▶ _Challenge_: Give back the exact lines spanning from the line with "make_detent()" to the line with "DROP = radians(36.7)", with both of those lines included and no others.
─── Data for processing ───
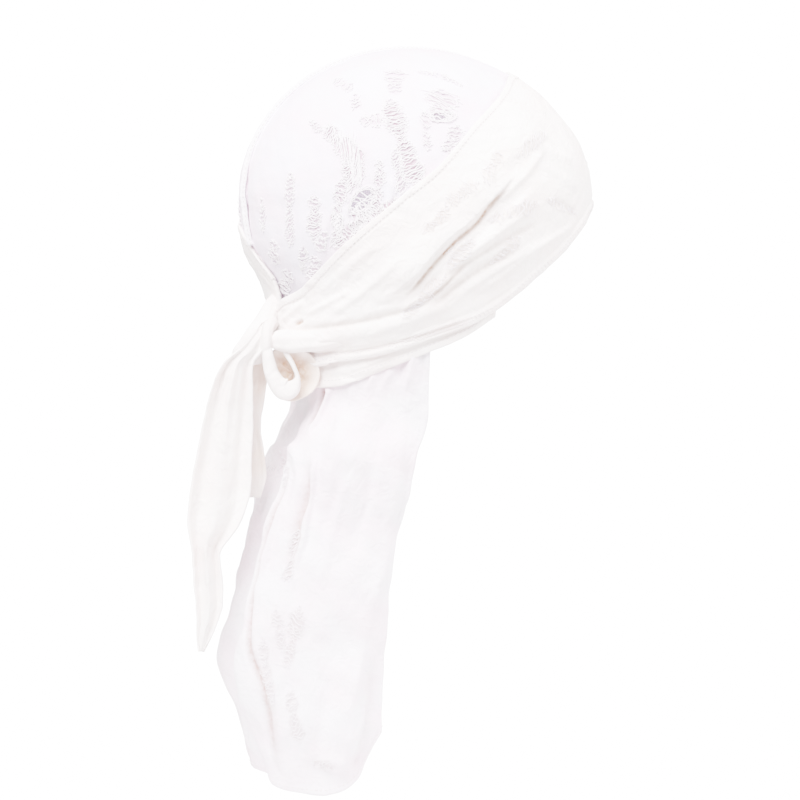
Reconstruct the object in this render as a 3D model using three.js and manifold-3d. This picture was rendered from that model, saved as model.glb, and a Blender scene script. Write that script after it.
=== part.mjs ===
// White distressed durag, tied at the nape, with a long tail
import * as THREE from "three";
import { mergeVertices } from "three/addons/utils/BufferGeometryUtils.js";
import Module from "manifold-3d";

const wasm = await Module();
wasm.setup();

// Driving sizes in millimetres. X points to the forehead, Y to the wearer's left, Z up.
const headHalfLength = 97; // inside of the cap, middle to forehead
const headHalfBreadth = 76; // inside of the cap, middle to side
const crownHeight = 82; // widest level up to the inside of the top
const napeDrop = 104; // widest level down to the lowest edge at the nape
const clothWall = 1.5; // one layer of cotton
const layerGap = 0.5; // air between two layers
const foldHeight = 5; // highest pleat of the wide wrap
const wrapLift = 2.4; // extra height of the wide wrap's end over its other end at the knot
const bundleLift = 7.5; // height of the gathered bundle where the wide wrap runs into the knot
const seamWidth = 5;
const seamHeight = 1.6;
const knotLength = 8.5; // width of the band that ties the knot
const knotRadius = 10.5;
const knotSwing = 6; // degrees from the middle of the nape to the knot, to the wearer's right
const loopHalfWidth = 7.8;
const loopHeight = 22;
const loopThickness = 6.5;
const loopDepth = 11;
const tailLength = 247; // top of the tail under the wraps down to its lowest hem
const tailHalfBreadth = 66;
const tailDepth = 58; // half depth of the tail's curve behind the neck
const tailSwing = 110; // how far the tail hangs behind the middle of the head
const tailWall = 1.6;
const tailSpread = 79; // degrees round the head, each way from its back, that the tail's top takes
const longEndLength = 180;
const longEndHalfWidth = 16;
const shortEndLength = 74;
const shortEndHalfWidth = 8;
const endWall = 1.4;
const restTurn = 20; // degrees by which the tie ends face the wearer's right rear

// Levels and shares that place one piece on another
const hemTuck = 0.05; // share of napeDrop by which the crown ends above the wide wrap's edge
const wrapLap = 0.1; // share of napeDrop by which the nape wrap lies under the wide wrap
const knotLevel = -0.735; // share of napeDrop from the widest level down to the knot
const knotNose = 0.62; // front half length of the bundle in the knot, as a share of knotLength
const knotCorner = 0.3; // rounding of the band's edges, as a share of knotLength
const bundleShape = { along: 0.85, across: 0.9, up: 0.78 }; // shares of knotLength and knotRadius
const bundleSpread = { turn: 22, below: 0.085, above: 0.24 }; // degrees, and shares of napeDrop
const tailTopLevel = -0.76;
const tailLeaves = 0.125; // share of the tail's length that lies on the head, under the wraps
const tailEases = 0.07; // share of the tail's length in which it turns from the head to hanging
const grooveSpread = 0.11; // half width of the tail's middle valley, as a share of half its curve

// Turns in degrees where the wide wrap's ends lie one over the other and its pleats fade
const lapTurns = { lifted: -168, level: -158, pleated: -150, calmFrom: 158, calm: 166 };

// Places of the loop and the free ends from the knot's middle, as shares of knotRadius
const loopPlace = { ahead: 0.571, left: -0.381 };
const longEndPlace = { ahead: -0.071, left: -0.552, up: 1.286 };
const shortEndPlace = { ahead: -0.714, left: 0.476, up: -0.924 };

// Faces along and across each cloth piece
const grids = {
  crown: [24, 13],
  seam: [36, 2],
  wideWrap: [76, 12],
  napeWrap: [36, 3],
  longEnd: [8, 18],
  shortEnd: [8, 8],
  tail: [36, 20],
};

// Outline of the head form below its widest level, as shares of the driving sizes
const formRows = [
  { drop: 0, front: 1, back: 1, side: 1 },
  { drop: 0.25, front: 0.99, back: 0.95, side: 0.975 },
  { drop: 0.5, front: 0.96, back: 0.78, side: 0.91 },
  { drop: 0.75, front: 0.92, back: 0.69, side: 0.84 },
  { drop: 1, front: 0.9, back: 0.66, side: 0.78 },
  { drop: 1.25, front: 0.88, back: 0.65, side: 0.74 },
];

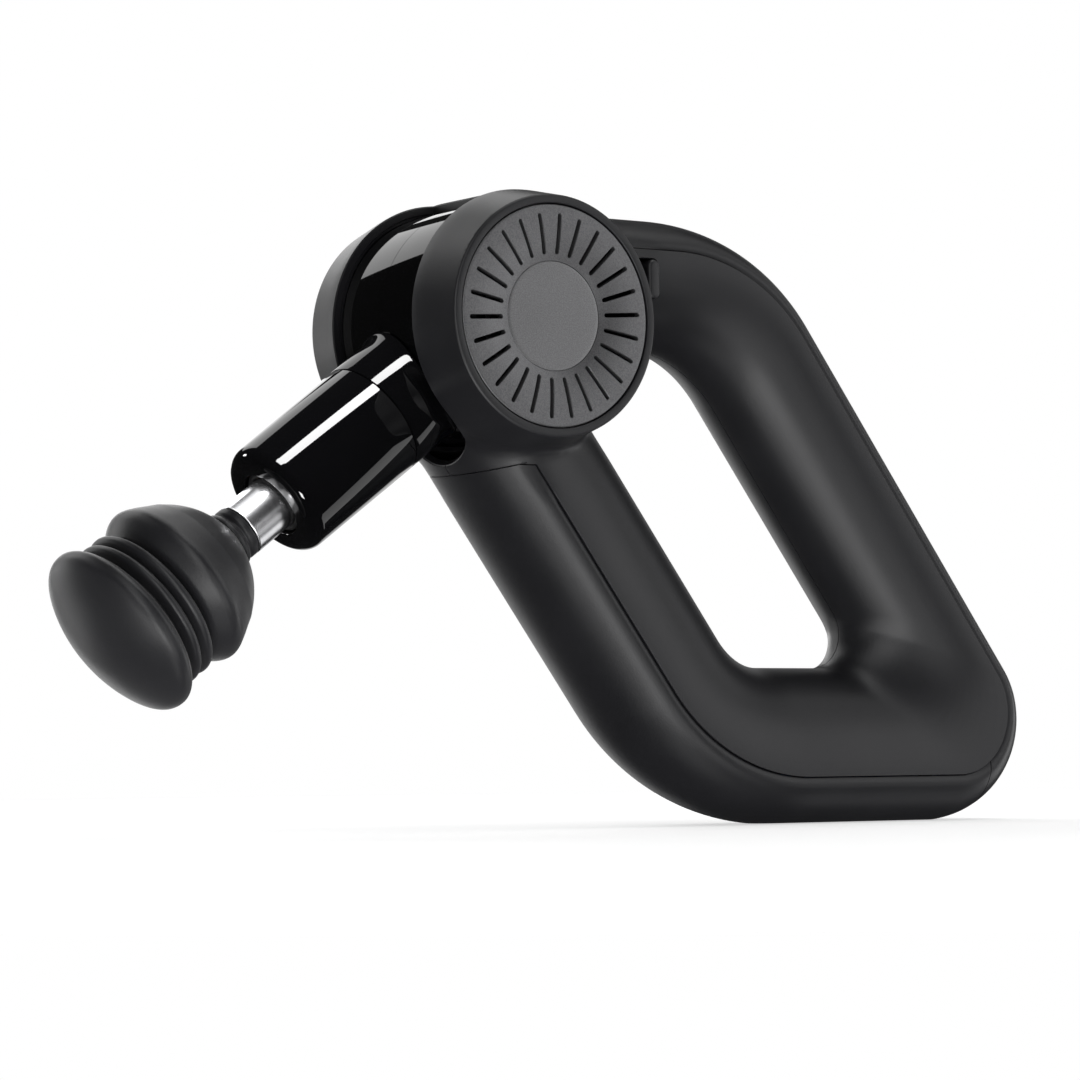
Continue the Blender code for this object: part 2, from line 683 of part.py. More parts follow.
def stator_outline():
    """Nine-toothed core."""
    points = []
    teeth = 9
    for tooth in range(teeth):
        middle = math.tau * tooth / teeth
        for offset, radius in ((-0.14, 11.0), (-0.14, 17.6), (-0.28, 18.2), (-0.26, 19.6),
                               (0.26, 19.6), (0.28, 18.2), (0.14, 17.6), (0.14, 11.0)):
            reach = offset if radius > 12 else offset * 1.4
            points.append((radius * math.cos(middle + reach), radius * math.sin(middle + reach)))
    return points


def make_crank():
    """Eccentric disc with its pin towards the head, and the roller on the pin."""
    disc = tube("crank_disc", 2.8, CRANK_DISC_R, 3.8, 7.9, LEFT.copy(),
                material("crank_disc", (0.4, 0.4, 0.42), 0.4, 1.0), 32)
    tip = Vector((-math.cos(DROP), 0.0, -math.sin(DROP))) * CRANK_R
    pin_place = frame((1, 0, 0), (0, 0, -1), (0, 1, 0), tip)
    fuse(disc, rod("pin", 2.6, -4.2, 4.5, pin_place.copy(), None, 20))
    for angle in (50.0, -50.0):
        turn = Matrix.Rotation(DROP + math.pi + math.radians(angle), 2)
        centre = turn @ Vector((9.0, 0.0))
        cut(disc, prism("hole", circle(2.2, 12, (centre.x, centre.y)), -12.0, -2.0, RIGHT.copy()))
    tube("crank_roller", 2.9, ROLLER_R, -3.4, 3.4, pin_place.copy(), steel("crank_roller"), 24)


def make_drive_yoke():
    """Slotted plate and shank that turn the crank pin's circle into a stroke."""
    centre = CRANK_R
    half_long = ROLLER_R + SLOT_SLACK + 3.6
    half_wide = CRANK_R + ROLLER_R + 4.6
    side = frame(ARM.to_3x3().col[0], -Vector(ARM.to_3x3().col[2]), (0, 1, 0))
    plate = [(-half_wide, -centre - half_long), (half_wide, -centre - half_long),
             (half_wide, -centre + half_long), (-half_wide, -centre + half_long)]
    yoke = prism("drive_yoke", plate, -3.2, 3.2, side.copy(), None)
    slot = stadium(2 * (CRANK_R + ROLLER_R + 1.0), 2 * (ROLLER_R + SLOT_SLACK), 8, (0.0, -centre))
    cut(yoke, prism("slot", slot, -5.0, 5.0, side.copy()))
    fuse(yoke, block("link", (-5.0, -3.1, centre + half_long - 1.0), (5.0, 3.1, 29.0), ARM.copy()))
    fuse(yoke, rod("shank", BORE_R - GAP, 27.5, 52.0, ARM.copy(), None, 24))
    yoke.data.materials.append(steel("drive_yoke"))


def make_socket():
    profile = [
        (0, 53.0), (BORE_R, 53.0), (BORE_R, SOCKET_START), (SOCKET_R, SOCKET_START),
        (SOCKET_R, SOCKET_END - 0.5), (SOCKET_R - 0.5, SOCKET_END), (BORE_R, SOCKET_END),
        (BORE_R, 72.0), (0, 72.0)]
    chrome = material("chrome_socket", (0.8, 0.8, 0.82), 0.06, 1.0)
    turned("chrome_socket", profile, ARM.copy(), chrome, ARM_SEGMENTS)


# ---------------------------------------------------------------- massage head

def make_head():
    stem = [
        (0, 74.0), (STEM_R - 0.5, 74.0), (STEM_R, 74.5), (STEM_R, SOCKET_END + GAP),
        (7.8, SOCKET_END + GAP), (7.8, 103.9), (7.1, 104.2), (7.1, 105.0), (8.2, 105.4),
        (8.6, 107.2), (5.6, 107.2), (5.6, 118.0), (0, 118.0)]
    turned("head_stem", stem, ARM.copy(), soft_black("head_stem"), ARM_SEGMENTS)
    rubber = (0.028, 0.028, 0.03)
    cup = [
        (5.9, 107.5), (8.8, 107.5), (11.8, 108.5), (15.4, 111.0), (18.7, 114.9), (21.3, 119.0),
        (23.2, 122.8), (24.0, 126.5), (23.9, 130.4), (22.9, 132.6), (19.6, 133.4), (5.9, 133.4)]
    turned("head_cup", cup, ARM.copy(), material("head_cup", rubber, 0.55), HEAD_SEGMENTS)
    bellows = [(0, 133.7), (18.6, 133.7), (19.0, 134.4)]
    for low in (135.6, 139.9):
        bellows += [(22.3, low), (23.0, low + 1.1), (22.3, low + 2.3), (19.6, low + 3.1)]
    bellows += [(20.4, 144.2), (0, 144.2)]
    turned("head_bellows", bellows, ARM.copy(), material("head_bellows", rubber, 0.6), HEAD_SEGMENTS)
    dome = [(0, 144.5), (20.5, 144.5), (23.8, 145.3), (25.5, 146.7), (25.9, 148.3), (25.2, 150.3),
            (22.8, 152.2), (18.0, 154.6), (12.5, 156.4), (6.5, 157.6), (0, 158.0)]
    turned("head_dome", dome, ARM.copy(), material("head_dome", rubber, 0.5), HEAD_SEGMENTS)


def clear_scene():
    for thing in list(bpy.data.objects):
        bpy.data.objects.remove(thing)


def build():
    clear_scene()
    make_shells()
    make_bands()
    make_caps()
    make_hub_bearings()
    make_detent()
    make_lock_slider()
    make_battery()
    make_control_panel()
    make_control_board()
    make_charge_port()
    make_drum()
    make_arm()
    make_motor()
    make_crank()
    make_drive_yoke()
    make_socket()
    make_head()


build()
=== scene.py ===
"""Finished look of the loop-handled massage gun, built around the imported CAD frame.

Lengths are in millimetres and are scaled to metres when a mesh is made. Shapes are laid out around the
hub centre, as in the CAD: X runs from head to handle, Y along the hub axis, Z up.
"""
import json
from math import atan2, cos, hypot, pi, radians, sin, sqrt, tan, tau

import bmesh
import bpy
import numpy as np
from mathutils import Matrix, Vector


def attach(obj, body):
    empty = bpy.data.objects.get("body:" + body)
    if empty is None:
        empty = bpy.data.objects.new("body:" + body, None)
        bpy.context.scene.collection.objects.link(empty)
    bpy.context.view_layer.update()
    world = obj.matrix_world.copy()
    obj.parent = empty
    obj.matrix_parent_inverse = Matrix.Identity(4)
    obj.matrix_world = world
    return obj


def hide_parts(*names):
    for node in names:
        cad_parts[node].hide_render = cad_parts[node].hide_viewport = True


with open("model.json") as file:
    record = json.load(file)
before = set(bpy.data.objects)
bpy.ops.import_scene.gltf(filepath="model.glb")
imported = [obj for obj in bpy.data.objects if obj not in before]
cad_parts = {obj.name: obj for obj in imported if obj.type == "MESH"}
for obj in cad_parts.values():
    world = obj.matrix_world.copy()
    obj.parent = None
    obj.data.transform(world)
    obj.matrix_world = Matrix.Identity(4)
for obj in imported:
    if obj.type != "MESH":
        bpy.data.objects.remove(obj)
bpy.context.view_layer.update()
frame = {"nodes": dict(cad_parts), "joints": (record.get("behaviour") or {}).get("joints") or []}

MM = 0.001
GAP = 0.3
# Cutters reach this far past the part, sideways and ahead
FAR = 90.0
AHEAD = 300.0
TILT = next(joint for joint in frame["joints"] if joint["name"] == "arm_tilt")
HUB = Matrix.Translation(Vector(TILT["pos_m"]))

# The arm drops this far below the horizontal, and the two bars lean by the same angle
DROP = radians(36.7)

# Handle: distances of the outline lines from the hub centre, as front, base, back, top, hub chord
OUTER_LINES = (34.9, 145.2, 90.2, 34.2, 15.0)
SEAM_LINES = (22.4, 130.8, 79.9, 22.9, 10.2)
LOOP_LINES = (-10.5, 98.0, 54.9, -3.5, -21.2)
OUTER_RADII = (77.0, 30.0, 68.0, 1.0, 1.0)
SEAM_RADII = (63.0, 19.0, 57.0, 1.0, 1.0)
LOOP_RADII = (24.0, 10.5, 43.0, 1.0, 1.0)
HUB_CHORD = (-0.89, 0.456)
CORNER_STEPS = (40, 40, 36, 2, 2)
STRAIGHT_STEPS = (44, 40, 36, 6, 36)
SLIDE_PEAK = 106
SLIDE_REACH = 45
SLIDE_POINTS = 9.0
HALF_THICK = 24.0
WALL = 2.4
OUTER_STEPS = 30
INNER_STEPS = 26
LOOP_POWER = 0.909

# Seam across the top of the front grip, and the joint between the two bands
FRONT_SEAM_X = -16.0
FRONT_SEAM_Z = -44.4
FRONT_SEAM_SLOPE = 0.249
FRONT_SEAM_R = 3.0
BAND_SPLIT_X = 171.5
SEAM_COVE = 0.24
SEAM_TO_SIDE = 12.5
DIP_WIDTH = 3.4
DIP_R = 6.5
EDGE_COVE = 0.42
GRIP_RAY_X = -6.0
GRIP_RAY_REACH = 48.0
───
▶ _Written response_:
    make_detent()
    make_lock_slider()
    make_battery()
    make_control_panel()
    make_control_board()
    make_charge_port()
    make_drum()
    make_arm()
    make_motor()
    make_crank()
    make_drive_yoke()
    make_socket()
    make_head()


build()
=== scene.py ===
"""Finished look of the loop-handled massage gun, built around the imported CAD frame.

Lengths are in millimetres and are scaled to metres when a mesh is made. Shapes are laid out around the
hub centre, as in the CAD: X runs from head to handle, Y along the hub axis, Z up.
"""
import json
from math import atan2, cos, hypot, pi, radians, sin, sqrt, tan, tau

import bmesh
import bpy
import numpy as np
from mathutils import Matrix, Vector


def attach(obj, body):
    empty = bpy.data.objects.get("body:" + body)
    if empty is None:
        empty = bpy.data.objects.new("body:" + body, None)
        bpy.context.scene.collection.objects.link(empty)
    bpy.context.view_layer.update()
    world = obj.matrix_world.copy()
    obj.parent = empty
    obj.matrix_parent_inverse = Matrix.Identity(4)
    obj.matrix_world = world
    return obj


def hide_parts(*names):
    for node in names:
        cad_parts[node].hide_render = cad_parts[node].hide_viewport = True


with open("model.json") as file:
    record = json.load(file)
before = set(bpy.data.objects)
bpy.ops.import_scene.gltf(filepath="model.glb")
imported = [obj for obj in bpy.data.objects if obj not in before]
cad_parts = {obj.name: obj for obj in imported if obj.type == "MESH"}
for obj in cad_parts.values():
    world = obj.matrix_world.copy()
    obj.parent = None
    obj.data.transform(world)
    obj.matrix_world = Matrix.Identity(4)
for obj in imported:
    if obj.type != "MESH":
        bpy.data.objects.remove(obj)
bpy.context.view_layer.update()
frame = {"nodes": dict(cad_parts), "joints": (record.get("behaviour") or {}).get("joints") or []}

MM = 0.001
GAP = 0.3
# Cutters reach this far past the part, sideways and ahead
FAR = 90.0
AHEAD = 300.0
TILT = next(joint for joint in frame["joints"] if joint["name"] == "arm_tilt")
HUB = Matrix.Translation(Vector(TILT["pos_m"]))

# The arm drops this far below the horizontal, and the two bars lean by the same angle
DROP = radians(36.7)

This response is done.